## BEGIN Data section
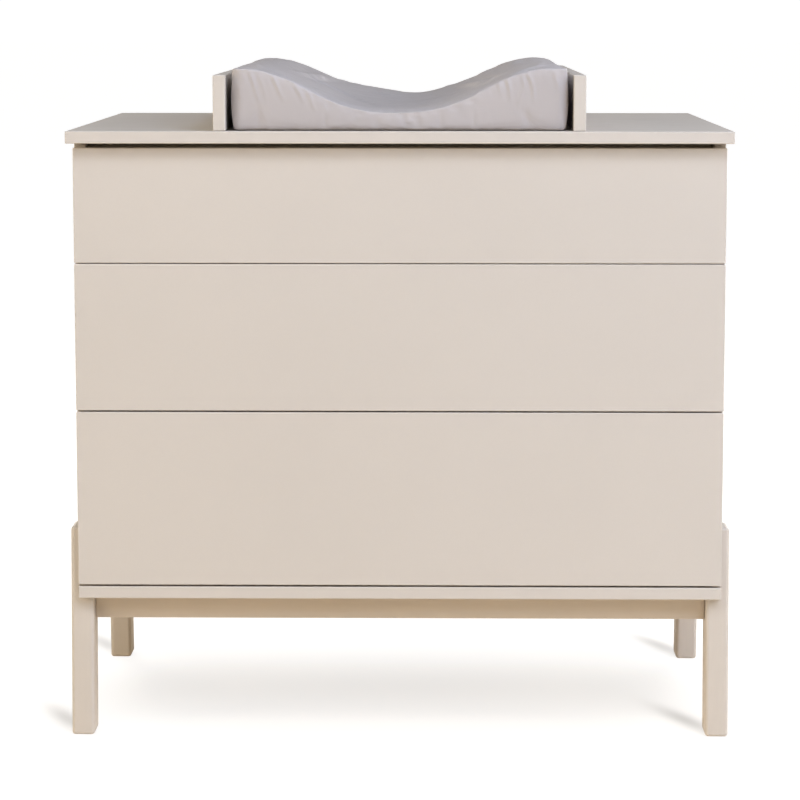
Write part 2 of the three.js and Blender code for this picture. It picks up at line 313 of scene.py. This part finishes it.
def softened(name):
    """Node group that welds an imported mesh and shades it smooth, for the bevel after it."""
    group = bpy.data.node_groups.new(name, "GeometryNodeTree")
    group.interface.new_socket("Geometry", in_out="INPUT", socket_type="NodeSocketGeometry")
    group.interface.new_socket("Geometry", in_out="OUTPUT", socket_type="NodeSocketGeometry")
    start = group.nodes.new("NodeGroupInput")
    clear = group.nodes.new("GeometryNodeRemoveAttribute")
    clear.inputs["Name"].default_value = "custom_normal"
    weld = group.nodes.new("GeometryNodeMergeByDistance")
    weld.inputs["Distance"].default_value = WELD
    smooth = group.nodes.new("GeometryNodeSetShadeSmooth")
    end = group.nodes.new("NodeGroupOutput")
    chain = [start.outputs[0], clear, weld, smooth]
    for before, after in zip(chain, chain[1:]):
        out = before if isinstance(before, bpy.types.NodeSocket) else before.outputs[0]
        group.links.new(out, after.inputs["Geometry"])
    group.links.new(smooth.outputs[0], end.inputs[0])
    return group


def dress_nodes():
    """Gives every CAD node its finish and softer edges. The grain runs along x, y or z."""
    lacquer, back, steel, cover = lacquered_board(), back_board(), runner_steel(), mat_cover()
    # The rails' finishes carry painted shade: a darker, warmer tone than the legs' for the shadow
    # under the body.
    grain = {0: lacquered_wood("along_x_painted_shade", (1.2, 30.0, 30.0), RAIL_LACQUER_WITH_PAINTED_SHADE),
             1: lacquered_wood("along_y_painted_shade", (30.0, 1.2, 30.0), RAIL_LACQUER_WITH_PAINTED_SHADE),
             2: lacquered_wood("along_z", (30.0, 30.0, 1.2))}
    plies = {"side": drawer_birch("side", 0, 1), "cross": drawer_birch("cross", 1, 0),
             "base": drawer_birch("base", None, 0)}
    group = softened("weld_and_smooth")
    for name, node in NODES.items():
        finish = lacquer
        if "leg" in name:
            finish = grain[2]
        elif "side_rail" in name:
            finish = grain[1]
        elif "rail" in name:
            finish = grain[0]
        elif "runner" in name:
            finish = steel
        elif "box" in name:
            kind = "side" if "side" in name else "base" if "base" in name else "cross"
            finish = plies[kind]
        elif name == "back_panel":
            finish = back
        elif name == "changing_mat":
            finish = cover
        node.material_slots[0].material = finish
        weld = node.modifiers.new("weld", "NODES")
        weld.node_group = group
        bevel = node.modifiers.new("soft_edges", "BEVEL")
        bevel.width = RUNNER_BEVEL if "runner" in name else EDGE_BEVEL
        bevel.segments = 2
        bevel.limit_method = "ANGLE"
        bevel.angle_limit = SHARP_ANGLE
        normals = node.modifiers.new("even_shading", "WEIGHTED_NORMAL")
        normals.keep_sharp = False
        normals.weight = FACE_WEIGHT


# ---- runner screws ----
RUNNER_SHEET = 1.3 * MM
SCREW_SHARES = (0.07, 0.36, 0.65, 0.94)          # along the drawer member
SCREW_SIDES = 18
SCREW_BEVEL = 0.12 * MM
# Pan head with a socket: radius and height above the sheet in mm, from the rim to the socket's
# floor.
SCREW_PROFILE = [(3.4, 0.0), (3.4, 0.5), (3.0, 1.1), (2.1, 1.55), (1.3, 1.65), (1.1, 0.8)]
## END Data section
▶ _What needs to be done_:
From the first line of the data above to the line holding "return group", reproduce each line exactly; emit no other lines.

▶ _Exercise solution_:
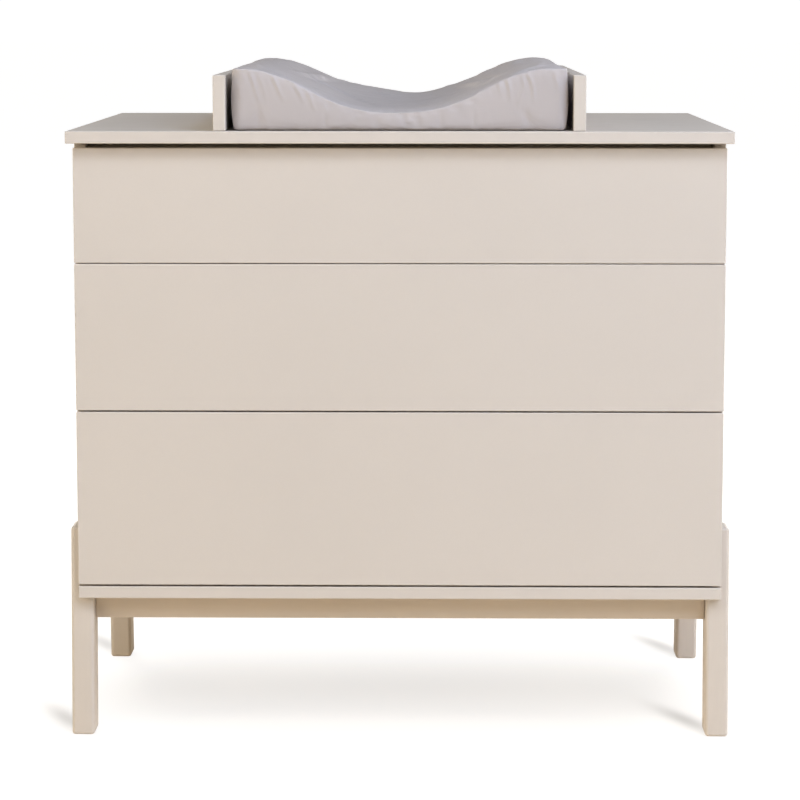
Write part 2 of the three.js and Blender code for this picture. It picks up at line 313 of scene.py. This part finishes it.
def softened(name):
    """Node group that welds an imported mesh and shades it smooth, for the bevel after it."""
    group = bpy.data.node_groups.new(name, "GeometryNodeTree")
    group.interface.new_socket("Geometry", in_out="INPUT", socket_type="NodeSocketGeometry")
    group.interface.new_socket("Geometry", in_out="OUTPUT", socket_type="NodeSocketGeometry")
    start = group.nodes.new("NodeGroupInput")
    clear = group.nodes.new("GeometryNodeRemoveAttribute")
    clear.inputs["Name"].default_value = "custom_normal"
    weld = group.nodes.new("GeometryNodeMergeByDistance")
    weld.inputs["Distance"].default_value = WELD
    smooth = group.nodes.new("GeometryNodeSetShadeSmooth")
    end = group.nodes.new("NodeGroupOutput")
    chain = [start.outputs[0], clear, weld, smooth]
    for before, after in zip(chain, chain[1:]):
        out = before if isinstance(before, bpy.types.NodeSocket) else before.outputs[0]
        group.links.new(out, after.inputs["Geometry"])
    group.links.new(smooth.outputs[0], end.inputs[0])
    return group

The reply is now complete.